(Reuters) – Liverpool manager Juergen Klopp said Premier League teams should look to help England’s lower division clubs that have taken huge financial hits amid the COVID-19 pandemic.
The English Football League (EFL) oversees the three tiers below the Premier League – the Championship, League One and League Two – and clubs in these divisions largely rely on matchday revenue to operate.
The British government this week postponed plans to allow a limited number of fans back into stadiums from October after a second wave of COVID-19 infections and the move is expected to have a massive impact.

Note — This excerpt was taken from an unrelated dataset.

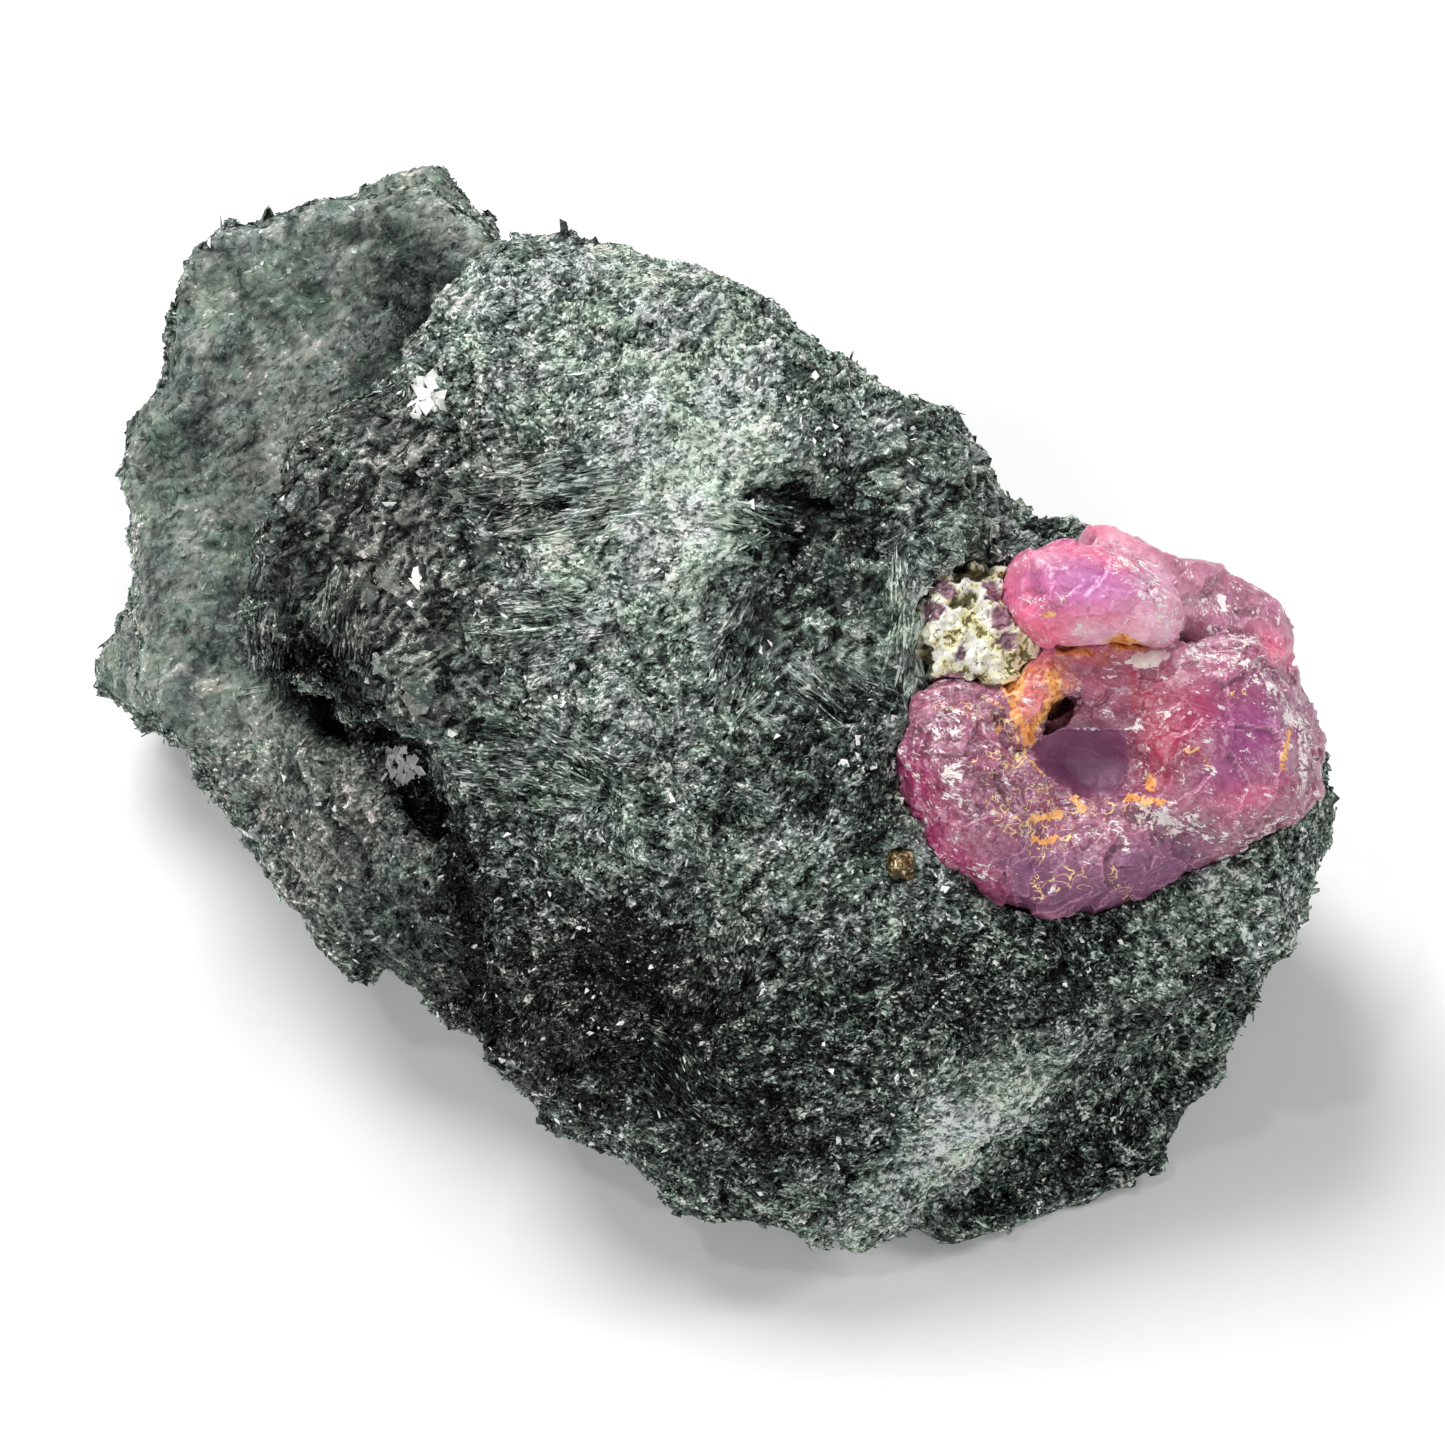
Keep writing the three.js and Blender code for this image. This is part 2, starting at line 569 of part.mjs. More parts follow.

“In general people in a better position should help people in a less good position, 100%,” Klopp told a news conference ahead of Monday’s league clash against Arsenal.
“I don’t understand the structure 100% – in Germany you have Bundesliga and Bundesliga 2, so they have to share the problems so that makes things slightly easier.
“There isn’t a general answer… the position in this moment for all clubs isn’t really easy. I don’t know how the government finds time to think about that, but I get it… football should try to help themselves, ourselves.”
Chelsea boss Frank Lampard had said starting his career at the bottom of the soccer pyramid had helped him understand the challenges they face.
Sheffield United manager Chris Wilder said he had sympathy for the struggling teams.
“From a business point of view they’ve taken huge hits and hopefully everybody will come through it, but there has to be a concern about what’s going off at the moment,” Wilder said.
“Nobody wants any club to go by the wayside… If anything can be done by the Premier League and they make a decision collectively… to help, then we would.”